As the 2012 vice-presidential debate at Centre College approaches, a variety of initiatives have begun. One particular project — a middle-grade novel inspired by the 2000 vice-presidential debate at Centre — has several connections to the college besides the setting.
“Thrill in the ’Ville” was written by Patsi B. Trollinger, former Centre coordinator of public information, and illustrated by Elizabeth Thompson, Class of 2011.
The book, narrated by sixth-grade soccer player Doug Alverton as a major political event comes to his small town, was inspired partly by Trollinger’s debate-related experience in 2000.
“The first time Centre hosted a debate, my job there involved hosting the media hall. It required very long hours, but despite inconveniences to my family, my twin daughters, who were in sixth grade, didn’t complain,” Trollinger says. “I was already thinking about children’s books, and knew I wanted a career change in that direction, and this character started talking to me. He told me that if he were my kid, he would be complaining about all the inconveniences in his life. He was very entertaining. After I left Centre, I began writing down his story, and it turned into ‘Thrill in the ’Ville.’”
Once her manuscript was complete, though, Trollinger found publishers hesitant about political fiction in a post-September 11 world.
“It’s a humorous, mostly lighthearted look at politics and elections — but by the time I showed it to an editor at Viking, she said that America had lost its sense of humor about politics because of 9/11,” Trollinger says.
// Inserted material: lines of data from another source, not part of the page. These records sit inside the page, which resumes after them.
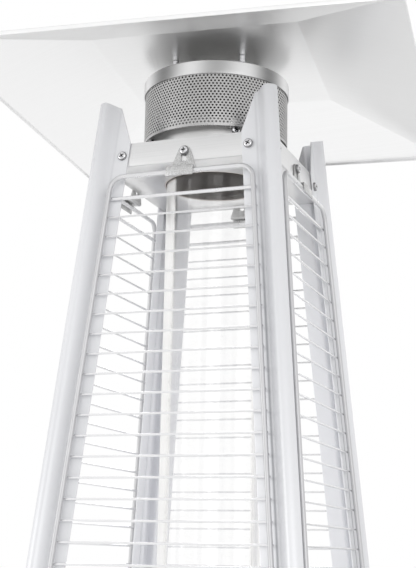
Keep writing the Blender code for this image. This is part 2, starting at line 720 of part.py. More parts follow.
def make_hinges(frame, length):
    """Leaf on the post's flange with two knuckles and the pin that the door's eye turns on."""
    places = {"hinge_lower": HINGE_INSET, "hinge_upper": length - HINGE_INSET - HINGE_EYE_LENGTH}
    knuckle = HINGE_EYE_LENGTH / 2
    flange = -(HINGE_AXIS_PLANE + FLANGE_SETBACK) + GAP
    for name, place in places.items():
        foot = -knuckle - SLIDE_FIT
        head = HINGE_EYE_LENGTH + SLIDE_FIT + knuckle
        pin = rod(name, HINGE_PIN_RADIUS, foot, head, CHROME, along_axis(frame, place))
        for low, high in ((foot, -SLIDE_FIT), (HINGE_EYE_LENGTH + SLIDE_FIT, head)):
            eye = rod("hinge_knuckle", HINGE_EYE_RADIUS, low, high, CHROME, along_axis(frame, place))
            boolean(pin, eye, "UNION")
        size = (HINGE_LEAF_DEPTH, head - foot, -flange)
        centre = (-size[0] / 2 + HINGE_PIN_RADIUS, (head + foot) / 2, flange / 2)
        leaf = box("hinge_leaf", size, CHROME, frame @ Matrix.Translation((0, place, 0)), centre)
        clear = (HINGE_NOTCH_DEPTH, HINGE_EYE_LENGTH + 2 * SLIDE_FIT, 2 * HINGE_EYE_RADIUS + 2 * SLIDE_FIT)
        notch = box("hinge_notch", clear, CHROME, frame @ Matrix.Translation((0, place, 0)),
                    (0, HINGE_EYE_LENGTH / 2, -SLIDE_FIT))
        boolean(leaf, notch)
        boolean(pin, leaf, "UNION")


def make_handle():
    """Bow handle near the door's free edge."""
    across = half_width(HANDLE_HEIGHT) - HINGE_INSIDE - HANDLE_INSET
    face = DOOR_PLANE + DOOR_SHEET + GAP
    lean = door_frame_angle()
    frame = side_frame(0, across, upslope(HANDLE_HEIGHT, face), face, -lean)
    reach = HANDLE_STANDOFF - HANDLE_RADIUS
    half = HANDLE_LENGTH / 2
    points = rounded_bend([(0, -half, 0), (0, -half, reach), (0, half, reach), (0, half, 0)], 2 * HANDLE_RADIUS)
    made_mesh(wire("door_handle", [points], HANDLE_RADIUS, CHROME, frame, resolution=2))


def make_catch():
    """Magnet block on the free side's flange that the closed door rests on."""
    height = (DOOR_FOOT + DOOR_HEAD) / 2
    head = DOOR_PLANE - GAP
    across = flange_edge(height) - CATCH_WIDTH / 2 - SLIDE_FIT
    frame = side_frame(0, across, upslope(height, head), head, -door_frame_angle())
    size = (CATCH_WIDTH, CATCH_LENGTH, CATCH_DEPTH)
    box("magnet_catch", size, BLACK, frame, (0, 0, -CATCH_DEPTH / 2))


# Controls

def make_controls():
    panel_back = -(PANEL_FACE + SHEET)
    panel_front = -PANEL_FACE
    knob_up = upslope(KNOB_HEIGHT)
    frame = side_frame(0, 0, knob_up, panel_back)
    make_valve(frame)
    stem_foot = SHEET + GAP + SLIDE_FIT
    stem_frame = side_frame(0, 0, knob_up, panel_back)
    rod("valve_stem", STEM_RADIUS, stem_foot, stem_foot + STEM_LENGTH, BRASS, stem_frame)
    make_knob(knob_up, panel_front)
    make_igniter(knob_up, panel_front, panel_back)


def make_valve(frame):
    """Valve block behind the panel: boss for the stem in front, outlets behind, gas inlet below."""
    back = -GAP - VALVE_DEPTH
    valve = box("gas_valve", (VALVE_WIDTH, VALVE_TALL, VALVE_DEPTH), BRASS, frame, (0, 0, -GAP - VALVE_DEPTH / 2))
    boss = rod("valve_boss", VALVE_BOSS_RADIUS, -VALVE_DEPTH / 2, SHEET + GAP, BRASS, frame, steps=MIDDLE_STEPS)
    boolean(valve, boss, "UNION")
    for across, radius in ((0, GAS_PIPE_RADIUS), (VALVE_OUTLET_SPREAD, PILOT_PIPE_RADIUS),
                           (-VALVE_OUTLET_SPREAD, PILOT_PIPE_RADIUS)):
        spot = frame @ Matrix.Translation((across, 0, 0))
        collar = OUTLET_COLLAR_SHARE * radius
        outlet = rod("valve_outlet", collar, back - 2 * radius, -VALVE_DEPTH / 2, BRASS, spot, FINE_STEPS)
        boolean(valve, outlet, "UNION")
    down = frame @ Matrix.Translation((0, 0, back / 2)) @ Matrix.Rotation(QUARTER_TURN, 4, "X")
    reach = VALVE_TALL / 2 + INLET_LENGTH
    boolean(valve, rod("gas_inlet", INLET_RADIUS, 0, reach, BRASS, down, steps=6), "UNION")


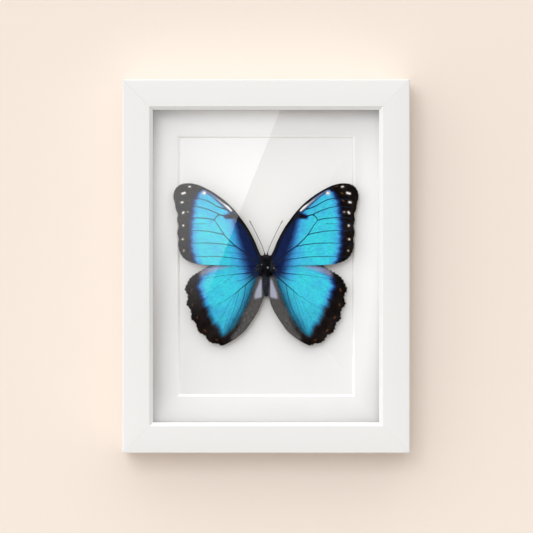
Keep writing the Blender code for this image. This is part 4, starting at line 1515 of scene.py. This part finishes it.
class SPECIMEN_OT_body(PieceOperator, bpy.types.Operator):
    """Make the body with its fur, eyes and palps"""

    bl_idname = "specimen.body"
    bl_label = "Body and fur"

    def make(self, scene):
        settings = scene.specimen_body
        skin = skin_finish("body_skin", settings.skin, SEGMENT_LENGTH * MM)
        fur = fur_finish("body_fur", settings.fur)
        low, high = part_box("butterfly_body")
        centre_y = (low.y + high.y) / 2
        mesh = body_mesh(centre_y, skin)
        furs = fur_tree()
        values = {
            "Density": settings.hair_density / MM**2,
            "Length": settings.hair_length,
            "Seed": settings.seed,
            "Material": fur,
        }
        shoulders = [shoulder_mesh(side, centre_y, skin) for _label, side in SIDES]
        coats = [run_tree("coat", part.copy(), furs, values) for part in (mesh, *shoulders)]
        pale = fur_finish("pale_hairs", settings.pale_fur, 1.5)
        values["Density"] = settings.pale_density / MM**2
        values["Length"] = 1.7 * settings.hair_length
        values["Material"] = pale
        strands = [run_tree("strands", part.copy(), furs, values) for part in shoulders]
        place_piece("body_skin", mesh, ["butterfly_body"])
        place_piece("wing_hinges", joined("wing_hinges", shoulders))
        place_piece("body_coat", coats[0])
        place_piece("hinge_coat", joined("hinge_coat", coats[1:]))
        place_piece("hinge_strands", joined("hinge_strands", strands))
        self.make_head(centre_y, fur)

    def make_head(self, centre_y, fur):
        """Two eyes, two palps and two pale tegula dots, whose pale colour is a painted highlight."""
        eye = eye_finish()
        # pale cream that paints a highlight on each dark tegula
        pale = fur_finish("tegula_painted_highlight", (0.42, 0.41, 0.37), 1.4)
        radii = (0.85, 1.0, 1.0)
        parts = {
            "eyes": [ellipsoid((side * 1.45, -0.45, 5.15), radii, centre_y, eye) for _label, side in SIDES],
            "palps": [palp_mesh(side, centre_y, fur) for _label, side in SIDES],
            # painted highlights: two pale dots where the thorax catches the light, one at each wing base
            "tegula_highlights": [
                ellipsoid((-2.4, -2.15, 0.85), (0.34, 0.25, 0.3), centre_y, pale),
                ellipsoid((4.4, -1.95, -1.05), (0.36, 0.25, 0.36), centre_y, pale),
            ],
        }
        for name, meshes in parts.items():
            place_piece(name, joined(name, meshes))


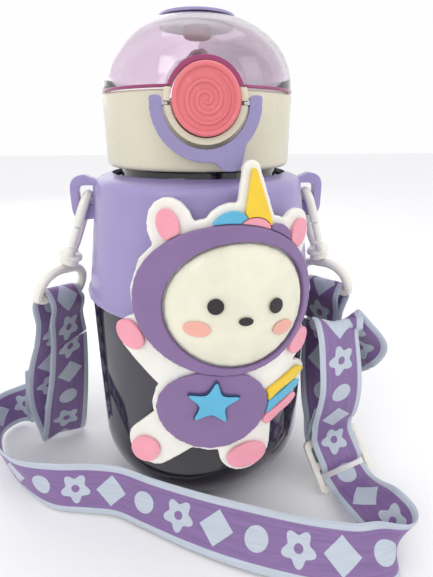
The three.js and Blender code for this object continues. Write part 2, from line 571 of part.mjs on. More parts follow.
for (const [name, side] of [['left', -1], ['right', 1]]) {
  const place = new THREE.Group();
  place.position.set(side * hangX, 0, hangZ);
  place.rotation.y = THREE.MathUtils.degToRad(-side * HOOK_LEAN[name]);
  object.add(place);
  add(`${name}_hook`, hookBody(), IVORY, place);
  add(`${name}_hook_gate`, gateBody(), IVORY, place);
  const { loop, stem } = ringBody();
  const ring = add(`${name}_strap_ring`, join(loop, stem), IVORY, place);
  ring.rotation.z = THREE.MathUtils.degToRad(RING_TURN[name]);
}

// ---- Strap ----------------------------------------------------------------------------------
// Webbing laid along a centre line. Each entry is a point and the direction across the width.
function ribbon(route, steps) {
  const points = route.map(([point]) => new THREE.Vector3(...point));
  const sides = route.map(([, side]) => new THREE.Vector3(...side).normalize());
  const line = new THREE.CatmullRomCurve3(points, false, 'centripetal');
  const across = new THREE.CatmullRomCurve3(sides);
  const geometry = new THREE.BoxGeometry(STRAP_WIDTH, STRAP_THICKNESS, 1, 1, 1, steps);
  const corners = geometry.attributes.position;
  for (let i = 0; i < corners.count; i++) {
    const t = THREE.MathUtils.clamp(corners.getZ(i) + 0.5, 0, 1);
    const tangent = line.getTangent(t);
    const side = across.getPoint(t);
    side.addScaledVector(tangent, -side.dot(tangent)).normalize();
    const up = new THREE.Vector3().crossVectors(tangent, side);
    const point = line.getPoint(t);
    point.addScaledVector(side, corners.getX(i)).addScaledVector(up, corners.getY(i));
    corners.setXYZ(i, point.x, point.y, point.z);
  }
  return geometryOf(solid(geometry));
}

const SLIDER_ACROSS = [0.955, 0.255, 0.147];
const LEFT_BAR = [0.78, 0.6, -0.17];
const RIGHT_BAR = [0.45, -0.88, 0.12];
const RIGHT_END = [0.45, -0.88, 0];
const LEFT_TOP_ROUTE = [
  [[-69, 2, 72.6], [0.84, 0.5, -0.2]], [[-69.2, -1, 86], LEFT_BAR],
  [[-68.3, -3.9, 97.6], LEFT_BAR], [[-70.5, 0.8, 103.8], LEFT_BAR], [[-74.6, 4, 97.6], LEFT_BAR],
  [[-74.6, 6, 86], LEFT_BAR], [[-75.6, 9.2, 72.6], [0.84, 0.5, -0.2]],
];
const LEFT_DROP_ROUTE = [
  [[-69, 2.3, 71.8], [0.84, 0.5, -0.2]], [[-70.2, 7, 52], [0.92, 0.35, -0.1]],
  [[-73, 13, 27], [0.97, 0.05, 0]], [[-75, 18.6, 8], [0.98, -0.1, 0]],
  [[-76, 22.2, 2.3], [0.98, -0.14, 0]], [[-76.8, 26, 7], [0.98, -0.1, 0]],
  [[-79.6, 23.5, 27], [0.97, 0, 0]], [[-79, 16, 52], [0.92, 0.3, -0.1]],
  [[-75.7, 9.4, 71.8], [0.84, 0.5, -0.2]],
];
const MAIN_ROUTE = [
  [[-87, 12.8, 54], [0.72, 0.65, -0.1]], [[-91.2, 19.1, 33], [0.86, 0.46, 0.1]],
  [[-98.3, 25.4, 21], [0.72, 0.42, 0.55]], [[-107.5, 31.5, 15], [0.3, 0.2, 0.93]],
  [[-117, 31, 13.4], [-0.1, 0.02, 1]], [[-123.2, 22, 13.4], [-0.12, -0.03, 1]],
  [[-120.5, 7, 13.3], [-0.1, -0.15, 0.98]],
  [[-109, -13, 13], [-0.06, -0.3, 0.95]], [[-95, -28, 13], [-0.02, -0.2, 0.97]],
  [[-76, -37.5, 13], [-0.02, 0.2, 0.97]], [[-58, -40.5, 13], [0.05, 0.3, 0.95]],
  [[-44, -44, 13], [0.12, 0.28, 0.95]], [[-29, -52.5, 12.8], [0.18, 0.28, 0.94]],
  [[-6, -64.2, 12], [0.22, 0.45, 0.86]], [[19, -74, 10.4], [0.15, 0.7, 0.7]],
  [[45, -83, 10.2], [0.1, 0.74, 0.66]], [[64, -87.5, 11.4], [0.2, 0.66, 0.72]],
  [[76.5, -84.5, 13.4], [0.48, 0.35, 0.8]], [[80.5, -75.5, 13.2], [0.66, -0.05, 0.74]],
  [[77.4, -64, 12.4], [0.78, -0.1, 0.55]], [[75.4, -54, 9.6], [0.9, 0.1, 0.3]],
  [[74.4, -44.4, 6.9], SLIDER_ACROSS], [[72.6, -38.5, 8.7], SLIDER_ACROSS],
];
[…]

“She was complimentary, but even when time had begun to heal our national wounds, I found another obstacle. Large publishers are wary of middle-grade fiction about elections and politics, because it takes them about two years to produce a book. They know that you can have a sea change in public attitudes from beginning to end of that process.”
With the announcement that Centre had been named the host of the sole 2012 vice-presidential debate, Trollinger began searching for a way to publish “Thrill in the ’Ville.” She got in touch with regional publisher Benjamin Press.
“I was intrigued by doing a quick turn-around process, and I knew of this small press in Kentucky with an international reputation. A local nonprofit became interested in the potential for using the book in a literacy campaign in area schools and libraries in the months leading up to the debate at Centre,” says Trollinger.
“The Friends of Boyle County Public Library pulled together donations from several charitable groups to buy half of the press run for use in the Star Spangled Literacy Project. The rest of the books will be sold traditionally at retail.”
Trollinger made a Centre connection by recommending that recent alumna Thompson be hired to create original artwork for the book.
“I was immediately excited about the opportunity, of course, but my enthusiasm only grew when I was able to sit down and talk with her about the story,” Thompson says.
“The premise for ‘Thrill in the ’Ville’ is just so intriguing and unique, my mind instantly began to formulate all sorts of ideas for the cover illustration. I accepted the commission on the spot.”
Thompson has enjoyed the chance to fulfill one of her dreams.
“Illustrating this book has been just like I always imagined illustrating would be and more. Getting to read early versions of the manuscript, presenting different concepts and mock-ups to the publishers, receiving feedback from the author of the work you’re bringing to life with your art — I have loved the artistic combination of fiction writing and illustration my whole life, so this has really been a dream come true,” Thompson says.
“When I first saw the finished layout of the cover, complete with the spine and bar code on the back, I burst into tears of joy. This has been a wonderful experience for me, and I couldn’t have asked for a better team to work with than Mrs. Trollinger and Benjamin Press.”
Trollinger already has had positive feedback about Thompson’s artwork.
“I was obligated to get reactions from several librarians and some sixth- and seventh-grade readers about her cover, and they loved it. That to me was the greatest possible compliment,” Trollinger says.
Thompson, a Danville native, found that she could relate to “Thrill in the ’Ville” as she, like Doug, was in sixth grade during the 2000 vice presidential debate at Centre.
“I sang with the Danville Children’s Choir at the festivities, but that was the limit of my involvement. Like Doug Alverton, I didn’t care a bit for all of the patriotism and politics, but looking back now, I wish I had tried harder to understand why these debates are so important to all of us as Americans,” Thompson says.